IRVING, Texas -- As reporters entered the Cowboys' locker room Friday afternoon, left tackle Tyron Smith was sitting in Jay Ratliff's locker talking to a teammate. Ratliff's locker was intact, as if he were still in the building.
A picture of Ratliff screaming after a sack hangs on the wall outside the lunch room.
While Ratliff's locker and picture are seen at Valley Ranch, his absence on the field is felt.
The Cowboys won't have him going into their first-place showdown against the Philadelphia Eagles and the league's leading rusher in LeSean McCoy. Instead, Nick Hayden, who has started all season, remains in place of Ratliff. There's a drop-off by using Hayden over Ratliff. It's not Hayden's fault, that's just the way things are. Ratliff is a talented player, though his body has started to breakdown the last two seasons.
The franchise could have avoided this drama with Ratliff if he were released following the 2012 regular season instead of on Wednesday. Ratliff remained because of the hope that he would get healthy.
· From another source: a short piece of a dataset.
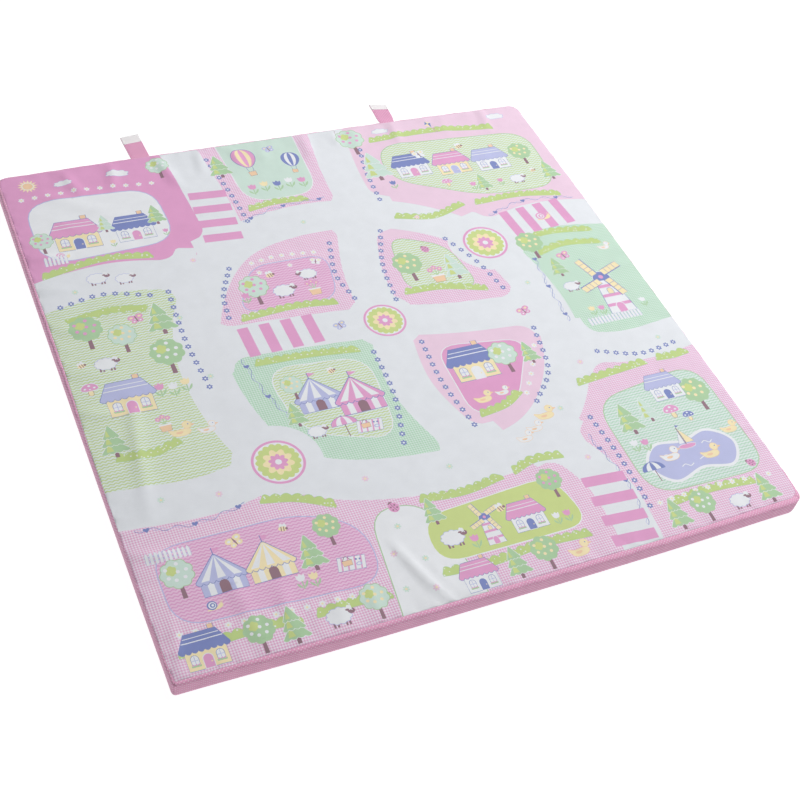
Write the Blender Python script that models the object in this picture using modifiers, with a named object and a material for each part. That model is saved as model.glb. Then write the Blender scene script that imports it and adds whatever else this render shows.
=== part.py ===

Ratliff and the Cowboys had major communication issues during the offseason about how seriously he was hurt and why he did certain things during the offseason.
Why was Ratliff allowed to workout during the OTAs and minicamps? Why was he even running the annual conditioning test to start training camp?
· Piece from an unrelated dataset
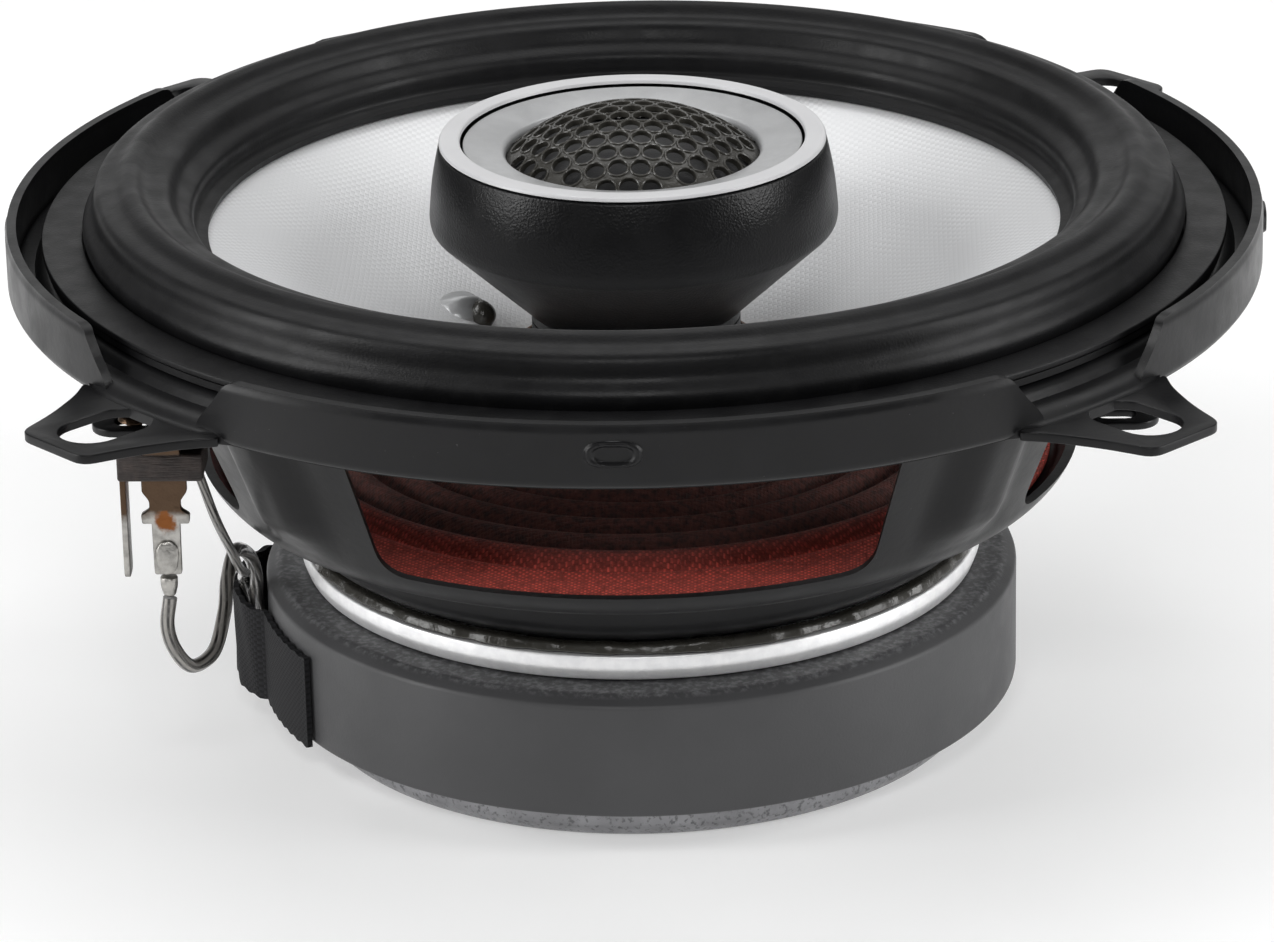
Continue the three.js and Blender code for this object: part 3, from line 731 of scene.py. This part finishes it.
def basket_shell():
    line = eased([
        (18, BASE_Z), (33.4, BASE_Z, 1.5), (37.6, 23.6, 1.6), (39.4, 28.2, 0.8), (41.2, LEDGE_Z, 0.8),
        (45.4, LEDGE_Z, 0.9), (47.0, 31.0, 1.0), (50.9, 40.5), (54.5, 49.0, 1.0), (56.7, 53.0, 0.8),
        (58.8, SHELF_TOP - SHEET, 0.6), (62.3, SHELF_TOP - SHEET, 0.4), (63.3, STEP_TOP - SHEET, 0.4),
        (RIM_R - 1.3, STEP_TOP - SHEET, 0.7), (RIM_R + 0.1, TAB_BOTTOM + 0.02, 0.7),
        (RIM_R + 0.9, TAB_BOTTOM + 0.02),
    ], loop=False)
    dense = []
    for a, b in zip(line, line[1:]):
        parts = max(1, int(np.linalg.norm(b - a) / 1.6))
        dense += [a + (b - a) * k / parts for k in range(parts)]
    dense.append(line[-1])
    shell = lathe(sheet(dense, SHEET), True, 360, ribs)
    opening = eased([(*corner, 3.0) for corner in WINDOW], steps=8)
    return subtract(shell, four(lambda: outward(plate(opening, 30, 60))))


def rim_wall():
    """One upright rim wall, centred on +X, with flared ends, eased top corners and an edge curled inward."""
    bend = 0.9
    heights = np.concatenate([
        np.linspace(TAB_BOTTOM, TAB_BOTTOM + bend, 9), np.linspace(52.8, 56, 9),
        np.linspace(56.2, RIM_TOP, 14),
    ])
    corner = 2.2
    half = 36.2 + 2.8 * smooth(heights, 57.6, STEP_TOP - 1.2)
    above = np.clip(heights - (RIM_TOP - corner), 0, corner)
    half = np.radians(half) - (corner - np.sqrt(corner ** 2 - above ** 2)) / RIM_R
    below = np.clip(TAB_BOTTOM + bend - heights, 0, bend)
    curl = 0.2 * smooth(heights, 57.4, RIM_TOP) + 0.9 * (bend - np.sqrt(bend ** 2 - below ** 2))
    across = np.linspace(-1, 1, 121)
    rows = []
    for radius in (RIM_R, RIM_R - SHEET):
        side = []
        for h, a, c in zip(heights, half, curl):
            angle = a * across
            x, y = (radius - c) * np.cos(angle), (radius - c) * np.sin(angle)
            side.append(np.stack([x, y, 0 * angle + h], -1))
        rows.append(np.array(side))
    outer, inner = rows
    return open_strip(np.vstack([outer, inner[::-1]]))


def tab():
    radius, turn = 3.3, np.linspace(-math.pi / 2, math.pi / 2, 16)
    hole = [(73.9 + radius * math.cos(a), radius * math.sin(a)) for a in turn]
    hole += [(70.3 - radius * math.cos(a), -radius * math.sin(a)) for a in turn]
    root = math.radians(11.0)
    right = [(66.2, -10.9, 0.9), (68.9, -8.9, 1.6), (73.7, -6.6, 2.0), (79.0, -4.9, 1.5)]
    outline = eased(right + [(x, -y, e) for x, y, e in right[::-1]], steps=6)
    arc = [(65.9 * math.cos(a), 65.9 * math.sin(a)) for a in np.linspace(root, -root, 14)]
    return plate([*map(tuple, outline), *arc], TAB_BOTTOM, TAB_TOP, [hole], edge=0.16)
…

We ask these questions based on comments made by Ratliff's agent, who said the defensive tackle had severe injuries to his pelvis. If Ratliff was hurt as bad as his agent says he was, he should have never worked out in any fashion.
But the team thought he would be ready for the season, based on medical information they obtained, and that's why they allowed him to take the test. Ratliff would say his competitive nature took over. He should've just rested his body.
If Ratliff had done so, maybe whole thing wouldn't have happened.
"Well, I always like to hear about free bubbly up in rainbows, too," Cowboys owner/general manager Jerry Jones said. "It's all positive. So I'm saying I don't like to hear anything that has a connotation of disagreement. The real world is that you have that, you have differences of opinion, and you certainly have it under the trying time of an injury situation. I think the most down that I know in my small experience of play -- but certainly I've observed it from players -- the most down time you have is when you're hurt and not able to be out there with your teammates and playing and not looking to the future. By the definition of being a player, they're competitors. They want to play."
Ratliff is a talented player with a combative personality. There was a gentle side to the man, but nobody cares about that now, given how he was released and the comments that were made.